Every election cycle, the press drives America to obsession with the rise and fall of politicians in the District of Columbia. Many pin their hopes for change on these individuals.

Even the best among them, however, become mere speedbumps to the destruction of our Bill of Rights, the looting of the American public, and the forward march into imperial wars abroad.

Instead, the most significant strides made in the defense of liberty over the last two decades—from gun rights to cannabis freedom—came from the states. These successes provide a blueprint for winning the political battles ahead. To restore American liberty, we must wake these sleeping giants.

Washington D.C. will never deliver liberty.

Congress is impotent. Intended by the framers to jealously guard a few limited powers, Congress has spent a century since the dawn of the Progressive Era inventing new law-making powers and abdicating them to a growing administrative state, increasingly resembling a fourth branch of government.

Some call this fourth branch the “deep state” because it is deeply embedded in the Washington apparatus, insulated from the accountability of public elections.

A central bank steals the savings of working Americans by counterfeiting money, handing trillions of new dollars to Congress for redistribution among special interests.

Spy agencies conduct mass surveillance on U.S. citizens, using selective leaks against political enemies to manipulate election outcomes.

The Pentagon sells young Americans on “defending freedom,” then sends them to die or return forever scarred in never-ending, undeclared wars with no articulated missions across the world.

Even if desired, Congress is unable to reclaim these powers. Bought off by the easy money of the printing press, most members are content playing Santa Claus with their districts and campaign donors.
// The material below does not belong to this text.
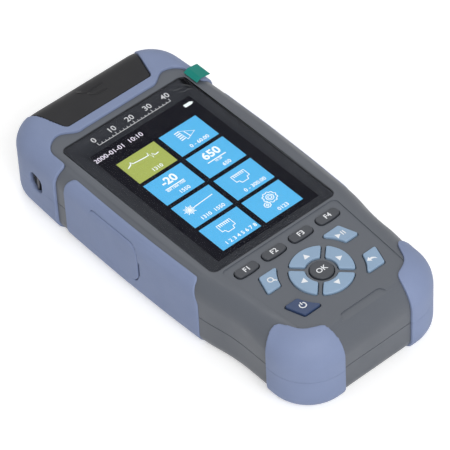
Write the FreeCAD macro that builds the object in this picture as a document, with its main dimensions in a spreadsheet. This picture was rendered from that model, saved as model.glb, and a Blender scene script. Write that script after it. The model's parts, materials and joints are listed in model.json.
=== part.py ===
import FreeCAD, Part
import math
import os
import re
import Sketcher
from FreeCAD import Placement, Rotation, Vector

# Handheld optical time domain reflectometer, lying on its back.
# X is across the case, +Y runs towards the connector end, +Z comes out of the screen.
# The origin is the middle of the footprint, at the height of the surface it lies on.

os.makedirs("parts", exist_ok=True)
doc = FreeCAD.newDocument("fibre_tester")
sheet = doc.addObject("Spreadsheet::Sheet", "Sizes")

SIZES = (
    # hard case: plan outline and heights
    ("case_length", 168.0, "hard case, end to end"),
    ("case_shift", 0.25, "Y of the hard case's middle, so that the whole tester is centred"),
    ("case_half_width", 39.3, "half width of the hard case at its widest"),
    ("bow_set", 68.25, "widest place of the bowed sides, from the connector end"),
    ("bow_radius", 900.0, "radius of the bowed sides"),
    ("top_corner", 15.0, "plan corner radius at the connector end"),
    ("low_corner", 16.5, "plan corner radius at the keypad end"),
    ("waist_set", 56.75, "where the sides begin to draw in, from the keypad end"),
    ("waist_radius", 72.0, "radius of both curves of the waist"),
    ("waist_inset", 3.9, "how far each side draws in beside the keypad"),
    ("face_height", 32.6, "height of the front face"),
    ("parting_height", 16.0, "height of the joint between the two shells"),
    ("parting_gap", 0.2, "open line between the two shells"),
    ("face_radius", 8.0, "rolled edge round the front face"),
    ("low_face_radius", 11.0, "rolled edge round the front face at the keypad end"),
    ("back_radius", 6.0, "rolled edge round the back"),
    ("wall", 2.4, "wall of both shells"),
    # rubber on the case
    ("bumper_proud", 1.0, "how far the bumpers stand off the case"),
    ("grip_proud", 0.4, "how far the side grips stand off the case"),
    ("rubber_inset", 1.1, "depth of the rubber's bed in the case"),
    ("grip_set", 38.25, "grip's upper end, from the connector end"),
    ("grip_rise", 54.3, "grip's lower end, from the keypad end"),
    ("grip_wrap", 5.7, "how far the grips reach in under the case"),
    ("grip_drop", 1.1, "left grip's upper edge below the face"),
    ("grip_corner", 4.0, "rounding of the grip's upper corner"),
    ("right_grip_drop", 4.6, "right grip's upper edge below the face"),
    ("top_bumper_edge", 23.2, "top bumper's lower edge, from the case end"),
    ("top_bumper_tip", 32.8, "top bumper's side points, from the case end"),
    ("low_bumper_edge", 20.4, "lower bumpers' upper edge, from the case end"),
    ("low_bumper_half_gap", 16.2, "half the bare width between the lower bumpers"),
    # side flap, charging socket and strap slot in the left side
    ("flap_set", 15.0, "flap's hinge edge, below the grip's upper end"),
    ("flap_length", 27.8, "flap, hinge to free end"),
    ("flap_top", 27.8, "height of the flap's upper edge"),
    ("flap_bottom", 9.0, "height of the flap's lower edge"),
    ("flap_corner", 5.0, "rounding of the flap's free end"),
    ("flap_hinge_corner", 2.5, "rounding of the flap beside its hinge"),
    ("slit_wide", 0.9, "fingernail slit beside the flap's free end"),
    ("slit_tall", 7.0, "height of that slit"),
    ("flap_thick", 1.2, "thickness of the flap"),
    ("flap_gap", 0.25, "open line round the flap"),
    ("socket_set", 14.0, "middle of the charging socket, below the flap's hinge"),
    ("socket_width", 8.9, "charging socket across"),
    ("socket_thick", 3.2, "charging socket height"),
    ("socket_depth", 7.4, "charging socket front to back"),
    ("socket_wall", 0.35, "sheet metal of the socket's shell"),
    ("strap_set", 20.65, "middle of the strap slot, from the connector end"),
    ("strap_height", 17.6, "height of the strap slot's middle"),
    ("strap_length", 7.4, "strap slot along Y"),
    ("strap_tall", 8.0, "strap slot's height"),
    ("strap_corner", 2.6, "rounding of the strap slot"),
    ("strap_depth", 5.0, "depth of the strap slot"),
    ("strap_bar_radius", 0.75, "bar across the strap slot"),
    # screen
    ("screen_set", 69.85, "middle of the cover glass, from the connector end"),
    ("glass_width", 59.4, "cover glass across"),
    ("glass_length", 87.2, "cover glass along Y"),
    ("glass_thick", 1.2, "cover glass"),
    ("glass_corner", 2.5, "corner radius of the glass"),
    ("glass_gap", 0.25, "gap round the glass"),
    ("film_margin", 0.4, "glass left bare round the protective film"),
    ("film_thick", 0.15, "protective film"),
    ("tab_reach", 8.0, "pull tab beyond the glass"),
    ("tab_width", 7.8, "pull tab along Y"),
    ("tab_thick", 0.2, "pull tab"),
    ("window_width", 51.0, "window in the case behind the glass"),
    ("window_length", 76.0, "window along Y"),
    ("display_drop", 1.65, "middle of the display module, below the middle of the glass"),
    ("display_width", 55.5, "display module across"),
    ("display_length", 84.5, "display module along Y"),
    ("display_thick", 3.4, "display module"),
    # keys
    ("keypad_set", 29.45, "middle of the cursor ring, from the keypad end"),
    ("function_rise", 18.5, "row of four function keys, above the middle of the ring"),
    ("function_pitch", 13.07, "spacing of the function keys"),
    ("function_width", 10.0, "function key across"),
    ("function_depth", 4.4, "function key along Y"),
    ("function_corner", 1.7, "function key corner radius"),
    ("function_bow", 0.5, "bow of the function key's lower edge"),
    ("ring_outer", 12.1, "cursor ring outer radius"),
    ("ring_inner", 6.1, "cursor ring inner radius"),
    ("ring_web", 1.9, "case left between two cursor keys"),
    ("enter_radius", 4.5, "round key in the ring"),
    ("wing_arc", 16.3, "hollow side of the four outer keys, about the ring's middle"),
    ("wing_corner", 0.7, "corner radius of the outer keys"),
    ("key_gap", 0.3, "gap round each key"),
    ("key_proud", 0.75, "keys above the keypad area"),
    ("key_travel", 0.6, "key travel"),
    ("key_flange", 0.5, "rim that holds each key under the face"),
    ("key_flange_thick", 0.8, "thickness of that rim"),
    ("key_flange_play", 0.05, "rim below the face's inner side"),
    ("key_round", 0.35, "rounded top edge of the keys"),
    ("dome_radius", 1.4, "rubber dome under each key"),
    ("dome_tall", 0.7, "rubber dome"),
    ("dome_play", 0.05, "dome below a fully pressed key"),
    ("mat_thick", 0.8, "keypad mat"),
    ("board_thick", 1.6, "circuit boards"),
    # keypad area, a little lower than the face, and the recess at the keypad end
    ("keypad_drop", 0.5, "keypad area below the face"),
    ("keypad_ledge", 1.4, "keypad area's upper edge, below the glass"),
    ("keypad_high_half", 27.8, "half width of the keypad area at its upper edge"),
    ("keypad_taper", 0.075, "narrowing of each side per mm towards the end"),
    ("keypad_corner", 2.0, "rounding of the keypad area's upper corners"),
    ("low_recess_half", 9.3, "half width of the recess at its upper edge"),
    ("low_recess_flare", 0.5, "widening of the recess per mm towards the end"),
    ("low_recess_edge", 9.5, "recess's upper edge, from the case end"),
    ("low_recess_depth", 0.6, "depth of the recess"),
    ("low_recess_corner", 2.0, "rounding of the recess's upper corners"),
    # dust cover and connector bay
    ("cover_near_half", 20.6, "half width of the cover's near edge"),
    ("cover_far_half", 26.5, "half width of the cover at the case end"),
    ("cover_near", 18.6, "cover's near edge, from the case end"),
    ("cover_corner", 1.5, "corner radius of the cover's near edge"),
    ("cover_gap", 0.4, "gap round the cover"),
    ("cover_proud", 0.5, "how far the cover stands off the case"),
    ("cover_thick", 2.3, "wall of the cover"),
    ("mark_depth", 0.35, "depth of the marks in the cover"),
    ("mark_width", 1.1, "width of those marks, along Y"),
    ("hinge_inset", 2.2, "cover pivot, in from the case end"),
    ("hinge_height", 5.2, "height of the cover pivot"),
    ("hinge_barrel", 2.1, "radius of the cover's hinge barrel"),
    ("pin_radius", 0.9, "steel hinge pins"),
    ("pin_play", 0.05, "running clearance on a hinge pin"),
    ("pin_seat", 1.4, "length of each pin end in the case"),
    ("liner", 1.8, "wall round the connector bay"),
    ("bay_wall", 13.3, "front of the wall behind the connectors, from the case end"),
    ("bay_floor", 4.0, "height of the connector bay's floor"),
    ("panel_thick", 2.0, "connector panel"),
    ("panel_half", 23.4, "half width of the connector panel"),
    ("panel_tall", 24.6, "height of the connector panel"),
    ("port_height", 17.0, "height of the connectors' axes"),
    ("ferrule_radius", 1.25, "connector ferrule bore"),
    ("otdr_x", -16.4, "X of the OTDR connector"),
    ("meter_x", -6.3, "X of the power meter connector"),
    ("locator_x", 1.7, "X of the visible laser connector"),
    ("jack_x", 13.35, "X of the network cable jack"),
    ("jack_width", 15.9, "network jack across"),
    ("jack_tall", 13.5, "network jack height"),
    ("jack_length", 16.0, "network jack along Y"),
    ("jack_mouth_width", 11.7, "opening of the network jack"),
    ("jack_mouth_tall", 7.9, "opening of the network jack, height"),
    ("jack_mouth_depth", 12.0, "depth of the network jack"),
    # tilt stand in the back
    ("stand_set", 38.25, "tilt stand's pin, from the connector end"),
    ("stand_length", 56.0, "tilt stand, pin to free end"),
    ("stand_half_width", 21.0, "half width of the tilt stand"),
    ("stand_thick", 2.2, "tilt stand"),
    ("stand_gap", 0.5, "gap round the tilt stand"),
    ("stand_corner", 5.0, "rounding of the stand's free end"),
    ("stand_roof", 1.8, "case wall over the stand"),
    ("stand_barrel", 1.5, "radius of the stand's hinge barrel"),
    ("stand_pin_height", 2.4, "height of the stand's pin"),
    ("stand_pin_radius", 0.75, "pin of the tilt stand"),
    # inside
    ("boss_radius", 2.6, "screw bosses"),
    ("screw_radius", 1.25, "case screws"),
    ("screw_head", 2.0, "case screw heads"),
    ("screw_head_tall", 1.8, "case screw heads, height"),
    ("screw_sink", 5.5, "depth of the screw heads in the back"),
    ("pilot_depth", 9.0, "depth of the case screws' pilot holes"),
    ("boss_inset", 8.7, "upper and middle case screws, in from the case's side"),
    ("boss_high_set", 36.65, "upper case screws, from the connector end"),
    ("boss_middle_set", 61.75, "middle case screws, from the keypad end"),
    ("boss_low_inset", 3.6, "lower case screws, in from the lower bumpers"),
    ("boss_low_set", 8.35, "lower case screws, from the keypad end"),
    ("post_radius", 1.9, "posts that carry the boards"),
    ("board_screw_radius", 0.8, "board screws"),
    ("board_screw_head", 1.6, "board screw heads"),
    ("main_post_inset", 9.1, "main board's posts, in from the case's side"),
    ("main_post_high_set", 42.25, "main board's upper posts, from the connector end"),
    ("main_post_low_set", 71.75, "main board's lower posts, from the keypad end"),
    ("main_board_inset", 6.9, "main board's edges, in from the case's sides"),
    ("main_board_high_set", 26.25, "main board's upper edge, from the connector end"),
    ("main_board_low_set", 55.75, "main board's lower edge, from the keypad end"),
    ("key_post_inset", 7.4, "key board's posts, in from the waist"),
    ("key_post_rise", 17.3, "key board's upper posts, above the middle of the ring"),
    ("key_post_drop", 7.7, "key board's lower posts, below the middle of the ring"),
    ("key_board_inset", 6.0, "key board's edges, in from the waist"),
    ("key_board_rise", 23.3, "key board's upper edge, above the middle of the ring"),
    ("key_board_drop", 14.2, "key board's lower edge, below the middle of the ring"),
    ("battery_radius", 9.2, "one round cell of the battery"),
    ("battery_length", 67.0, "battery along Y"),
    ("tray_wall", 1.4, "ribs that hold the battery"),
    ("battery_set", 39.75, "battery's lower end, from the keypad end"),
    ("optics_half", 27.0, "half width of the optical module"),
    ("optics_set", 53.25, "optical module's lower end, from the connector end"),
    ("optics_length", 25.0, "optical module along Y"),
    ("optics_thick", 12.0, "optical module height"),
    ("coil_outer", 15.0, "outer radius of the fibre spool"),
    ("coil_inner", 10.0, "hub radius of the fibre spool"),
    ("coil_tall", 4.0, "fibre spool height"),
    ("buzzer_radius", 4.5, "buzzer"),
    ("buzzer_tall", 3.5, "buzzer height"),
)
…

Those tasked with overseeing federal spy agencies are lied to and spied upon with impunity by those same agencies, compromising their ability to provide meaningful oversight.

On matters of war, our representatives avoid going on record at all costs. Taking any decisive action is risky business. Ending wars can threaten campaign contributions from the military-industrial complex (which donated $46 million to influence federal elections in 2020).

At the same time, authorizing wars has proven unpopular with voters. After voting for the Iraq War, four incumbents were booted from Congress in 2006 on a wave of anti-war sentiment. Two years later, Sen. Hillary Clinton (D-N.Y.) lost the 2008 Democrat presidential nomination to a little-known freshman senator from Illinois. As Politico described it at the time, “Obama beats Hillary over head with Iraq.”

Ever since—despite bombing campaigns and U.S. troop deployments into multiple active war zones never authorized by congressional AUMFs (including Syria, Libya, and Yemen)—Congress has spent more time naming post offices than deliberating war.

Who is left to check this fourth branch of government?

The courts are packed with politicians in robes. No guardians of the Constitution, justices are partisan political appointees. Most are chosen to interpret the Constitution so loosely as to render all limits on federal power meaningless. Even the new conservative court majority is too terrified of Democrat court-packing threats to render any meaningfully restorative decisions.

If any road to liberty runs through the White House, it remains difficult to see. The trajectory of government remains unchanged no matter which party controls the White House.

As Washington spirals further out of control, Americans increasingly turn to state legislators for leadership. Unlike Congress, state legislative elections rarely require millions in campaign contributions and are often won by everyday citizens on the power of shoe leather.

Horizontal checks across the federal government have failed, but the Tenth Amendment promises vertical checks from the states. In the Kentucky and Virginia Resolutions, Thomas Jefferson and James Madison articulated these checks, calling on states to declare President John Adams’ Sedition Act “null and void.”

In recent decades, states have exercised this principle to nullify federal cannabis prohibition, gun control, and FDA restrictions on investigational medicines for the terminally ill. Today, Wyoming is undermining the central bank monopoly, creating a favorable legal environment for cryptocurrencies. This year, legislators across 31 states challenged the Washington war machine, filing “Defend the Guard” bills to order home state national guard troops deployed in undeclared wars abroad. These state-based efforts are blueprints for the work ahead.

Liberty may be lost in Washington, but we can restore our republic by reawakening the states.